Expand the field and restore the values:
| mvexpand reading // separate multi-value into into separate events | makemv reading delim="," // convert the reading into a multi-value | eval vivol=mvindex(reading, 0) // set vivol to the first value of reading | eval usage=mvindex(reading, 1) // set usage to the second value of reading | eval limit=mvindex(reading, -1) // set limit to the last value of reading
Assuming that all the mv fields MUST have the same number of items...
| eval myFan=mvrange(0,mvcount(vivol)) | mvexpand myFan | eval vivol=mvindex(vivol,myFan) | eval usage=mvindex(usage,myFan) | eval limit=mvindex(limit,myFan)
Thanks @sk314. To be fair, this question was left unanswered for four years and 35 hours. Some improvements have been made to the docs since this answer, but this example is still better, IMO.
Very helpful, thanks. I ended up with a completed search that did exactly what I wanted using the above stuff.
source="/Znfs200g/Mainframe/splunk/volSpaceReport.txt" | rex max_match=0 "(?:PRIVATE\s+)(?\d+)\s+(?\d+)" | eval my_zip=mvzip(vol,vol_pct) | mvexpand my_zip | makemv my_zip delim="," | eval vol=mvindex(my_zip,0) | eval vol_pct=mvindex(my_zip,1) | eventstats sum(vol) as vol_sum | eval weighted_vol_pct=(vol_pct*vol/vol_sum) | stats sum(weighted_vol_pct) as Average_HardDisk_Utilization
I ran into the same issue with two multi-valued fields, and arrived at a different solution - make a copy of the field to preserve the order for an mvfind, then use mvexpand, look up the value in the added field, lookup each field that was NOT expanded, then drop the added field. It would look something like:
...| eval vivolIndex=vivol | mvexpand vivol | eval idx=mvfind(vivolIndex,vivol) | eval usage=mvindex(usage,idx) | eval limit=mvindex(limit,idx) | fields - vivolIndex ...
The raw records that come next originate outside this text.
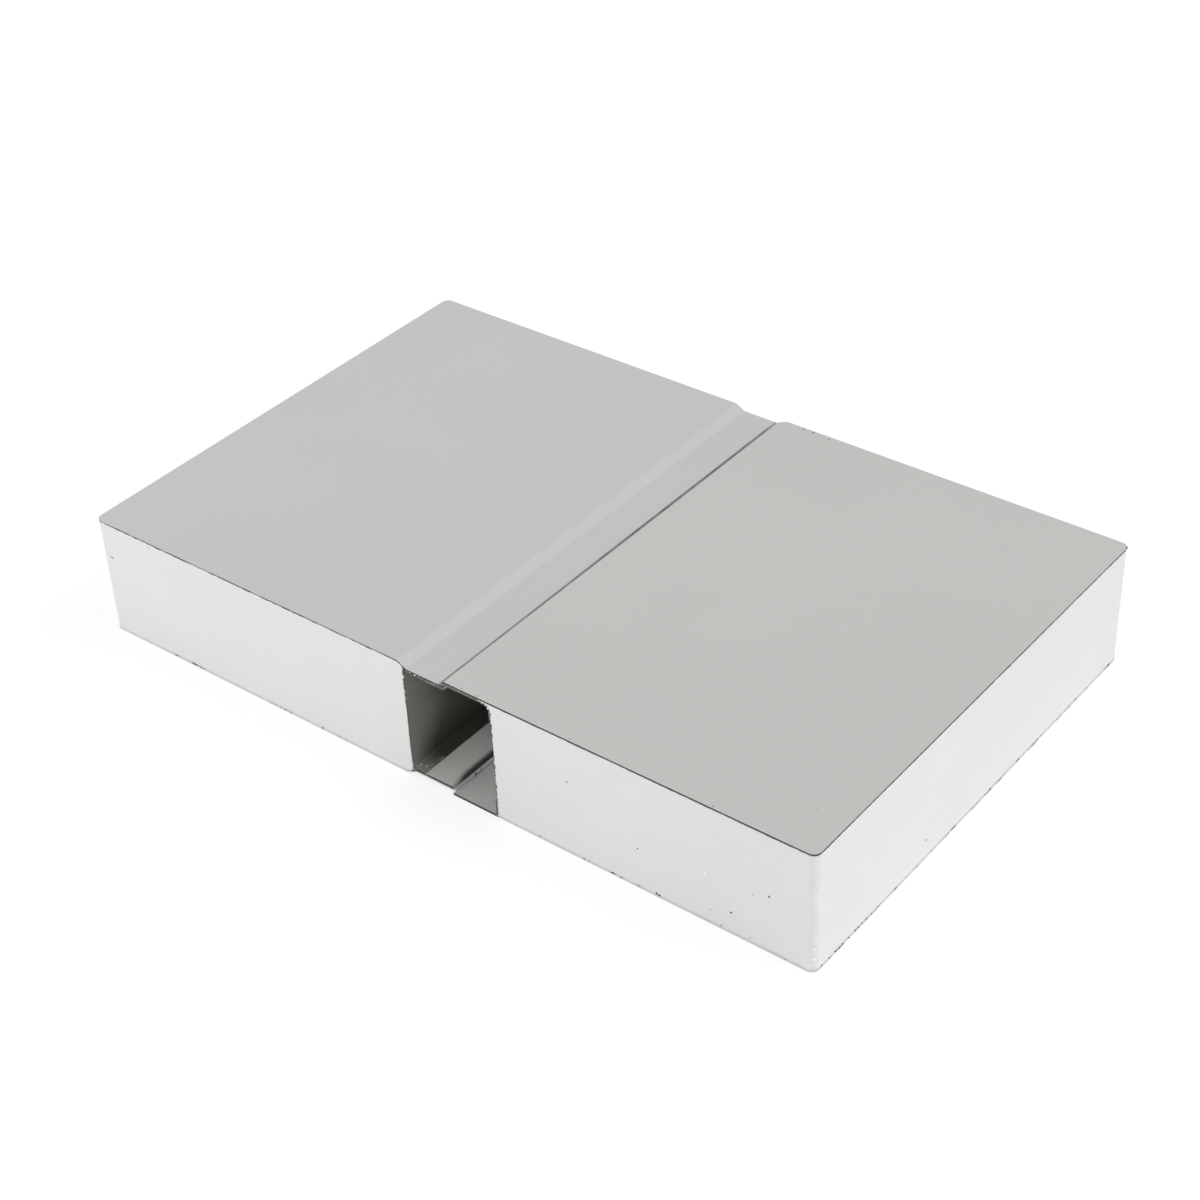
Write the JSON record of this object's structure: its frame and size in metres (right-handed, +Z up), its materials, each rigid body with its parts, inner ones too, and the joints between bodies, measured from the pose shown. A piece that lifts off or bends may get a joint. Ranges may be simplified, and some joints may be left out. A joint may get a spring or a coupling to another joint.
{
  "type": "insulated sandwich panel",
  "caption": "Cut sample of an insulated sandwich panel: painted metal skins on a foam core, with the formed edges of adjoining lengths meeting over a hollow joint.",
  "frame": {"origin": "middle of the underside", "axes": "+X along the sample, from the tongue length towards the groove length; +Y across its cut width; +Z up, through its thickness"},
  "size_m": [0.32, 0.2, 0.05],
  "materials": {
    "painted_skin": "satin pale grey coil coating",
    "foam": "matt white expanded polystyrene, cut faces",
    "channel": "matt mid grey back coat"
  },
  "bodies": {
    "root": {"left_core": "foam", "left_top_skin": "painted_skin", "left_bottom_skin": "painted_skin", "edge_channel": "channel", "right_core": "foam", "right_top_skin": "painted_skin", "right_bottom_skin": "painted_skin"}
  },
  "joints": []
}
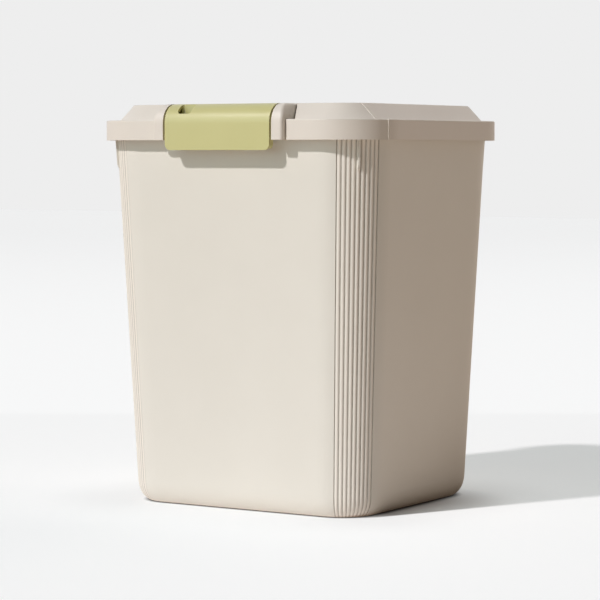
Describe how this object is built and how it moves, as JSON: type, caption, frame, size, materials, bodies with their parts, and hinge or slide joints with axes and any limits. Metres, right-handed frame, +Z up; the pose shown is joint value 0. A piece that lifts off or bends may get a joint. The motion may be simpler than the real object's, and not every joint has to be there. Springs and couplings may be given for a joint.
{
  "type": "dry food storage box",
  "caption": "Tall tapered storage box for dry pet food, with fluted corners, a rear-hinged lid with a seal, and a front lever latch.",
  "frame": {"origin": "centre of the tub's flat resting face, on the floor", "axes": "+Z up, -Y towards the front with the latch, +X to the right as seen from the front"},
  "size_m": [0.3014, 0.2916, 0.3645],
  "materials": {
    "cream_plastic": "satin moulded polypropylene, warm off-white",
    "green_plastic": "satin moulded plastic, olive green",
    "seal_rubber": "soft grey silicone",
    "pin_steel": "plain drawn steel"
  },
  "bodies": {
    "tub": {"tub": "cream_plastic", "hinge_pin_left": "pin_steel", "hinge_pin_right": "pin_steel"},
    "lid": {"lid": "cream_plastic", "lid_seal": "seal_rubber", "latch_bracket": "cream_plastic", "latch_pin": "pin_steel"},
    "latch": {"latch": "green_plastic"}
  },
  "joints": [
    {"name": "lid_hinge", "type": "hinge", "parent": "tub", "child": "lid", "pos_m": [0, 0.143, 0.327], "axis": [-1, 0, 0], "range_deg": [0, 105]},
    {"name": "latch_hinge", "type": "hinge", "parent": "lid", "child": "latch", "pos_m": [0, -0.1264, 0.358], "axis": [-1, 0, 0], "range_deg": [0, 80]}
  ]
}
This solution worked better for me as I was using a stats list(x) list(y) and needed to keep the values correlated.
I just had the same issue.
Create a single field with all the eventual fields you want, so you have a single MV, then use mvexpand to create the multiple entries, then do another parse on the (now single-) value to extract the three fields.